Will Web soaps survive?

The turmoil within American Cybercast could have been lifted directly from the scripts of the cybersoaps it produces.

The recent cash crunch at the owner of Web soap opera The Spot offered some high drama this week when a desperate worker disclosed the company's financial problems on a Web bulletin board. After only a few hours, it was abruptly removed by managers clearly not anxious to air the gory details.

Fun in the sun with the cast of The Spot
But the incident was far from ordinary internal company gossip: The troubles at The Spot, one of the highest-profile soaps on the Web, are part of a subplot that could mean curtains for the budding industry. Indeed, the shows, dubbed "Web-sodics" by insiders, face a future as uncertain as a soap star's next affair.

Once touted as the perfect marriage of television and the Internet, cybersoaps promised to provide all the thrills of traditional TV soap operas--alien abduction, marital betrayal, family secrets--with the interactivity and community that only the Web could provide. But despite promises of glory, Web soaps have been unable to make ends meet.

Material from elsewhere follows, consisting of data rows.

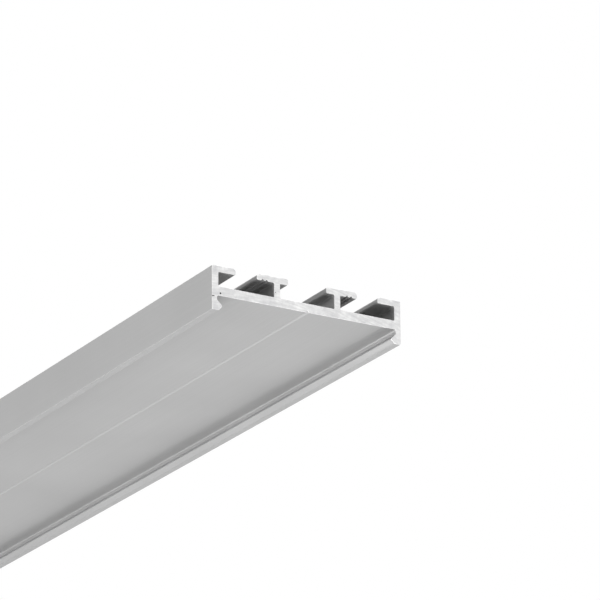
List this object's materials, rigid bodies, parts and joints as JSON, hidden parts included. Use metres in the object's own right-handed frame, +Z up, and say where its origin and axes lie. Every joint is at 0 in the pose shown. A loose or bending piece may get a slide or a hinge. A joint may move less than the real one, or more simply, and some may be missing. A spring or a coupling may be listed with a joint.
{
  "type": "led strip aluminium profile",
  "caption": "Shallow anodised aluminium extrusion for LED tape: two undercut lips hold a clip-in cover below the web, and hooks and T-shaped flanges form slots for clips above it.",
  "frame": {"origin": "under the middle of the bar, on the plane that the two lips stand on", "axes": "+X across the width, +Y along the bar, +Z up from the lips to the mouths of the slots"},
  "size_m": [0.03, 0.175, 0.0064],
  "materials": {
    "anodised_aluminium": "matt natural anodised, with bare saw-cut ends"
  },
  "bodies": {
    "root": {"profile": "anodised_aluminium"}
  },
  "joints": []
}
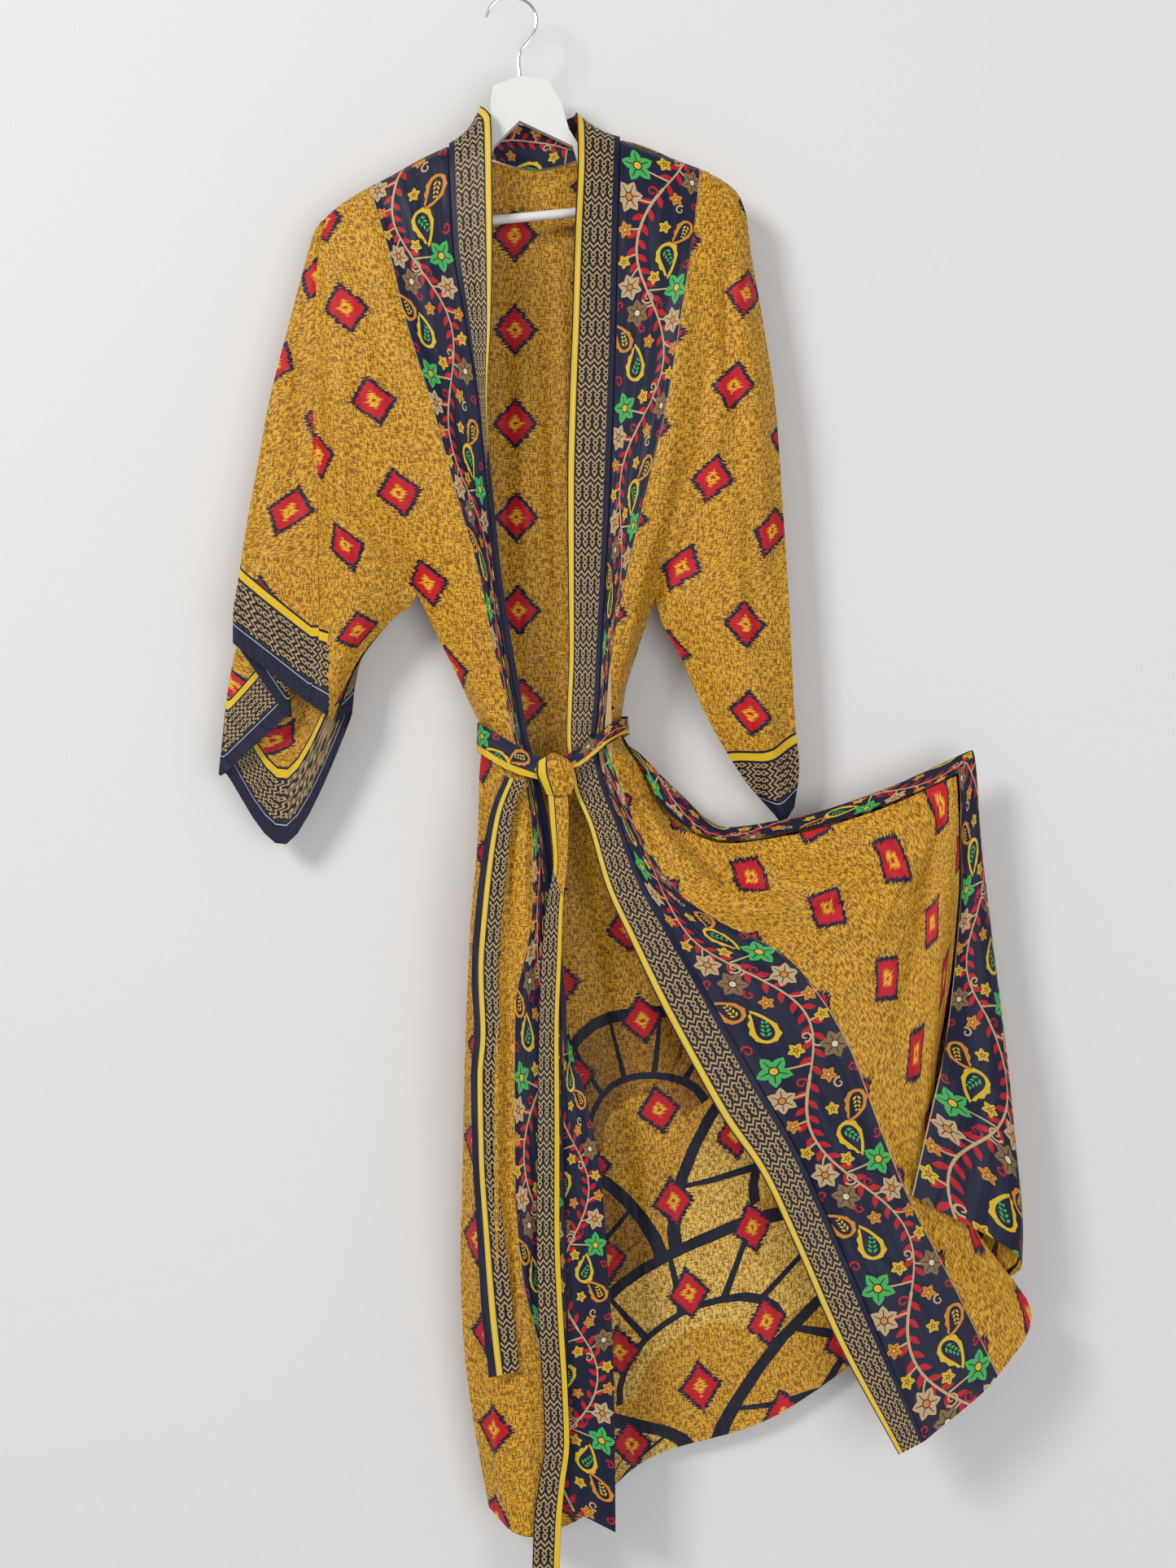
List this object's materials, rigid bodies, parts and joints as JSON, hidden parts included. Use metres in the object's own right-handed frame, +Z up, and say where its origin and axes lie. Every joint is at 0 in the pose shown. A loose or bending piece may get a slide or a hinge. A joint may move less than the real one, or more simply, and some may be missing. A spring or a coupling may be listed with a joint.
{
  "type": "kimono duster on a hanger",
  "caption": "Long open kimono duster with wide sleeves cut in one, a folded neck band and a tied belt, hanging on a hanger with one side of the skirt held out.",
  "frame": {"origin": "inner top of the hanger hook's loop, where it rests on a rail", "axes": "+Z up, front of the garment towards -Y, +X to the wearer's left"},
  "size_m": [0.8533, 0.097, 1.6918],
  "materials": {
    "printed_cloth_right": "printed crepe, soft sheen",
    "printed_cloth_left": "printed crepe, soft sheen",
    "printed_cloth_back": "printed crepe, soft sheen",
    "band_cloth": "printed crepe, soft sheen",
    "band_cloth_right": "printed crepe, soft sheen",
    "band_cloth_left": "printed crepe, soft sheen",
    "belt_cloth": "printed crepe, soft sheen",
    "knot_cloth": "printed crepe, soft sheen",
    "tail_left_cloth": "printed crepe, soft sheen",
    "tail_right_cloth": "printed crepe, soft sheen",
    "white_paint": "white painted, satin",
    "bar_paint": "white painted, satin",
    "hook_chrome": "bright"
  },
  "bodies": {
    "root": {"front_right": "printed_cloth_right", "front_left": "printed_cloth_left", "back": "printed_cloth_back", "neck_band": "band_cloth", "neck_band_right": "band_cloth_right", "neck_band_left": "band_cloth_left", "belt_wrap": "belt_cloth", "belt_knot": "knot_cloth", "belt_tail_left": "tail_left_cloth", "belt_tail_right": "tail_right_cloth", "hanger_body": "white_paint", "hanger_bar": "bar_paint", "hanger_hook": "hook_chrome"}
  },
  "joints": []
}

"Kids are cool, but advertisers want middle-class people who can pay for things," said Jon Katz, media critic for Wired Ventures. "Media works when middle-class people have a reason for using it. This has been a bitter pill for the Web culture to swallow."

Unlike TV soaps, Web-sodics have appealed to twenty-somethings with little disposable income, not exactly prime targets for potential advertisers. And if the 100-plus soaps on the Web are not able to generate enough traffic to stand on their own, they will increasingly have to be produced with counterparts on television and even films to survive.

In some cases, that is already happening. Scott Zakarin, the original Spot creator who has since left, is marketing his new online soap, Grape Jam, to five cable companies.